Coucou, la revoilà ! Jamais, l'opposition RPR-UDF n'a semblé aussi bien placée pour remporter les élections législatives de mars 1993. Et jamais, depuis bien longtemps, à l'approche d'une victoire programmée et (pourquoi pas ?) d'un éventuel bouleversement du calendrier électoral dans la foulée, la rivalité toujours latente entre Jacques Chirac et Valéry Giscard d'Estaing n'aura resurgi avec autant d'acuité. L'union est un combat. Une nouvelle fois, au désespoir des « quadras » de l'UDF et du RPR et à la plus grande joie d'une gauche pourtant bien morose, pour ne pas dire en pleine déprime, les deux leaders « historiques » de la droite rejouent l'éternel et mauvais remake de la guerre des chefs pour le leadership de l'opposition. Avec une ambition non dissimulée pour chacun d'eux : l'élection présidentielle. Anticipée ou non.
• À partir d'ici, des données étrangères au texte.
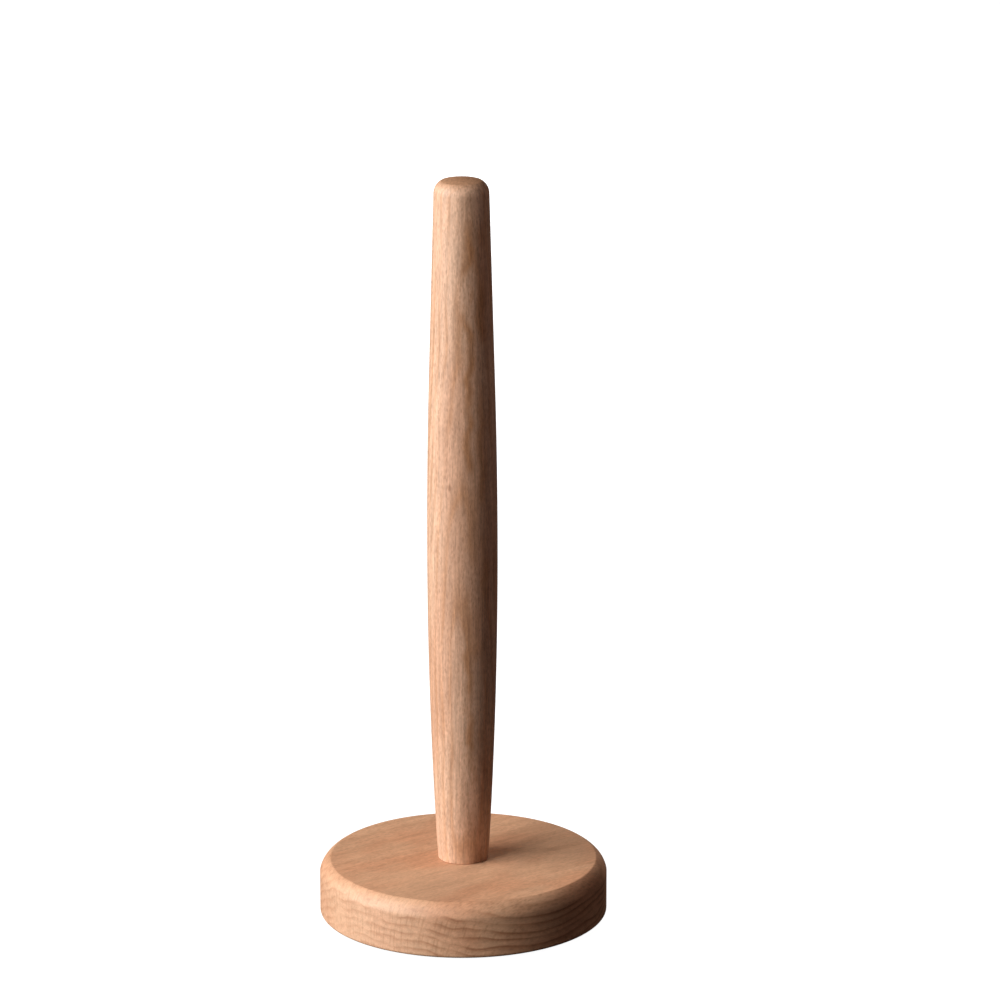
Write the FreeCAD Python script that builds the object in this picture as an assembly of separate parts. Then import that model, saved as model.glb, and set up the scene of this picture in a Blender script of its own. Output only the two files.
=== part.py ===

À l'image des deux tiers de leurs sympathisants, les états-majors RPR et UDF sont convaincus qu'un nouvel affrontement Giscard-Chirac sera « ravageur » si ce n'est « suicidaire ». Qu'il faut à tout prix l'éviter. En avril dernier, pour tenter de régler ce problème et après bien des difficultés, les deux hommes se sont même rencontrés pour signer un accord sur l'organisation d'un système de « primaires à la française ». Objectif : aboutir à la désignation d'un seul et unique candidat de l'actuelle opposition pour le premier tour de l'élection présidentielle. Quelle que soit la date de celle-ci. Mais si l'accord existe bien sur le papier, la réalité est toute différente. En dépit des appels à la raison, les accrocs se multiplient. Et les conditions d'un « duel » entre les deux hommes sont, semble-t-il, à nouveau réunies.